Given instruction | Your task is to copy a single run of lines that starts at the line with "its tangent arc." and stops at the line with "obj.parent = None", keeping both ends. Copy nothing else.

Supplied material |
──────

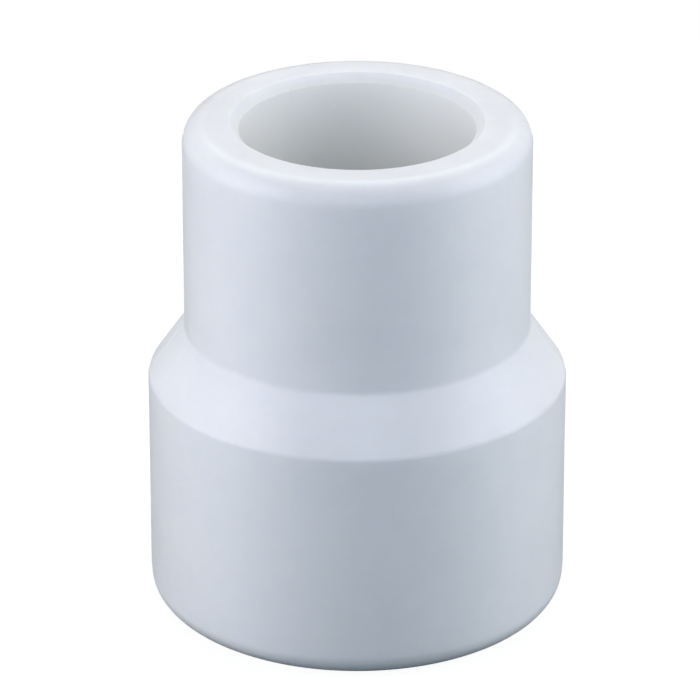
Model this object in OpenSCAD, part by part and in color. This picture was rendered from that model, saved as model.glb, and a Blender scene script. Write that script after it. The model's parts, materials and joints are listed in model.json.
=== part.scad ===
// Socket-fusion reducing socket for plastic water pipe: one moulded body with a
// large socket below, a conical shoulder, and a small socket above.
// The axis is Z, the large mouth rests on z = 0, and the small mouth faces +Z.

/* [Outside] */
// Outer diameter of the large end
large_od = 34.3; // [33.5:0.1:36]
// Outer diameter of the small end
small_od = 28.3; // [27:0.1:30]
// Overall length along the axis
length = 42; // [41:0.5:46]
// Height where the straight large end stops and the shoulder starts
shoulder_low = 19.8; // [19:0.1:20.5]
// Height where the shoulder meets the small end
shoulder_high = 24.2; // [23.5:0.1:25.5]

/* [Large socket] */
// Bore of the large socket, which holds the larger pipe
large_bore_d = 24; // [23.6:0.1:24.4]
// Depth of the large socket from its mouth to the pipe stop
large_depth = 16.5; // [16:0.1:17.5]

/* [Small socket] */
// Bore of the small socket, which holds the smaller pipe
small_bore_d = 19.2; // [18.9:0.1:19.5]
// Depth of the small socket from its mouth to the pipe stop
small_depth = 15; // [14.5:0.1:15.5]

/* [Waterway] */
// Opening at the pipe stop in the large socket
wide_throat_d = 18.4; // [18:0.1:20]
// Bore of the straight throat below the small socket
throat_d = 13.6; // [13:0.1:15]
// Height where the tapered throat becomes straight
throat_start = 22.5; // [21:0.1:24]

/* [Edges] */
// Rounding of the outer rim at the large mouth
large_rim_r = 2.1; // [0.5:0.1:2.5]
// Rounding of the outer rim at the small mouth
small_rim_r = 1.8; // [0.5:0.1:2]
// Blend where the shoulder meets each straight end
shoulder_r = 0.8; // [0.2:0.1:1.5]
// Width of the lead-in around each mouth
lead_in = 0.7; // [0.3:0.1:0.8]
// Depth of the lead-in down each socket
lead_in_depth = 0.7; // [0.2:0.1:0.8]
// Root radius where each socket wall meets its pipe stop
root_r = 0.5; // [0.2:0.1:0.8]
// Small break on the remaining sharp edges
edge_r = 0.15; // [0.05:0.05:0.2]

/* [Hidden] */
$fn = 128;
// Largest turn of the surface between two points of a rounded corner, in degrees
arc_step = 9;
large_r = large_od / 2;
small_r = small_od / 2;
large_bore_r = large_bore_d / 2;
small_bore_r = small_bore_d / 2;
stop_high = length - small_depth;

// Half of the section as [radius, height, corner radius]: up through the bore
// from the large mouth to the small one, then down the outside.
SECTION = [
    [large_bore_r + lead_in, 0, edge_r],
    [large_bore_r, lead_in_depth, edge_r],
    [large_bore_r, large_depth, root_r],
    [wide_throat_d / 2, large_depth, root_r],
    [throat_d / 2, throat_start, root_r],
    [throat_d / 2, stop_high, root_r],
    [small_bore_r, stop_high, root_r],
    [small_bore_r, length - lead_in_depth, edge_r],
    [small_bore_r + lead_in, length, edge_r],
    [small_r, length, small_rim_r],
    [small_r, shoulder_high, shoulder_r],
    [large_r, shoulder_low, shoulder_r],
    [large_r, 0, large_rim_r]
];

function unit(v) = v / norm(v);

// Points of a tangent arc that rounds corner b between its neighbours a and c.
function rounded_corner(a, b, c, r) =
    let (
        to_a = unit(a - b),
        to_c = unit(c - b),
        half = acos(to_a * to_c) / 2,
        centre = b + unit(to_a + to_c) * r / sin(half),
        start = b + to_a * r / tan(half) - centre,
        end = b + to_c * r / tan(half) - centre,
        turn = 180 - 2 * half,
        steps = ceil(turn / arc_step)
    )
    [for (i = [0:steps])
        centre + (start * sin(turn * (1 - i / steps)) + end * sin(turn * i / steps))
            / sin(turn)];

// An outline with every corner replaced by its tangent arc.
function rounded_outline(corners) =
    let (
        count = len(corners),
        place = [for (corner = corners) [corner[0], corner[1]]]
    )
    [for (i = [0:count - 1])
        each rounded_corner(
            place[(i + count - 1) % count], place[i], place[(i + 1) % count],
            corners[i][2])];

module reducer_body() {
    color("aliceblue")
        rotate_extrude()
            polygon(rounded_outline(SECTION));
}

reducer_body();
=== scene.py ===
"""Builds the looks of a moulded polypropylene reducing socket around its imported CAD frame.

The one CAD node is replaced by a finely lathed mesh of the same section, which adds what
the mould leaves on such a part: parting lines, a gate mark, an ejector ring and slight
unevenness. Lengths are in metres, in the frame's own axes.
"""

import json
import math

import bpy
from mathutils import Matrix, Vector, noise


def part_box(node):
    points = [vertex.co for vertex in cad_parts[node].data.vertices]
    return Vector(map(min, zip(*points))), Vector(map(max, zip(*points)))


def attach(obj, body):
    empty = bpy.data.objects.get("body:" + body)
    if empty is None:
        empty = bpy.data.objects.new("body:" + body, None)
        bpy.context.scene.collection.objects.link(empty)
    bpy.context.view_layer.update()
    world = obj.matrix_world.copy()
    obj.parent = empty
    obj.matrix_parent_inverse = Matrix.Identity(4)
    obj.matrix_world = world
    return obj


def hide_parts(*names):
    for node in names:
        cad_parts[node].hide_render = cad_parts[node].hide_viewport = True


MM = 0.001
NODE = "reducer_body"

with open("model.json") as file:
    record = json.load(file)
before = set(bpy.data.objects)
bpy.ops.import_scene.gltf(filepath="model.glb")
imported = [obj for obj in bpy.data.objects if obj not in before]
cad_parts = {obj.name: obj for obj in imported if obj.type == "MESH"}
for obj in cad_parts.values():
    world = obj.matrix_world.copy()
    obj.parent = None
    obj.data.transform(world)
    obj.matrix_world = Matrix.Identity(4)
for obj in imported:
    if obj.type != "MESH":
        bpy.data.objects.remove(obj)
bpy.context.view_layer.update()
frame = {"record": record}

# ---------------------------------------------------------------- sizes from the frame
low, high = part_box(NODE)
MOUNTS = {mount["name"]: mount for mount in frame["record"]["mounts"]}
LARGE_R = high.x
LENGTH = high.z
SMALL_BORE_R = MOUNTS["small_socket"]["dims"]["r_mm"] * MM
LARGE_BORE_R = MOUNTS["large_socket"]["dims"]["r_mm"] * MM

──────

Output for this exercise |
// An outline with every corner replaced by its tangent arc.
function rounded_outline(corners) =
    let (
        count = len(corners),
        place = [for (corner = corners) [corner[0], corner[1]]]
    )
    [for (i = [0:count - 1])
        each rounded_corner(
            place[(i + count - 1) % count], place[i], place[(i + 1) % count],
            corners[i][2])];

module reducer_body() {
    color("aliceblue")
        rotate_extrude()
            polygon(rounded_outline(SECTION));
}

reducer_body();
=== scene.py ===
"""Builds the looks of a moulded polypropylene reducing socket around its imported CAD frame.

The one CAD node is replaced by a finely lathed mesh of the same section, which adds what
the mould leaves on such a part: parting lines, a gate mark, an ejector ring and slight
unevenness. Lengths are in metres, in the frame's own axes.
"""

import json
import math

import bpy
from mathutils import Matrix, Vector, noise


def part_box(node):
    points = [vertex.co for vertex in cad_parts[node].data.vertices]
    return Vector(map(min, zip(*points))), Vector(map(max, zip(*points)))


def attach(obj, body):
    empty = bpy.data.objects.get("body:" + body)
    if empty is None:
        empty = bpy.data.objects.new("body:" + body, None)
        bpy.context.scene.collection.objects.link(empty)
    bpy.context.view_layer.update()
    world = obj.matrix_world.copy()
    obj.parent = empty
    obj.matrix_parent_inverse = Matrix.Identity(4)
    obj.matrix_world = world
    return obj


def hide_parts(*names):
    for node in names:
        cad_parts[node].hide_render = cad_parts[node].hide_viewport = True


MM = 0.001
NODE = "reducer_body"

with open("model.json") as file:
    record = json.load(file)
before = set(bpy.data.objects)
bpy.ops.import_scene.gltf(filepath="model.glb")
imported = [obj for obj in bpy.data.objects if obj not in before]
cad_parts = {obj.name: obj for obj in imported if obj.type == "MESH"}
for obj in cad_parts.values():
    world = obj.matrix_world.copy()
    obj.parent = None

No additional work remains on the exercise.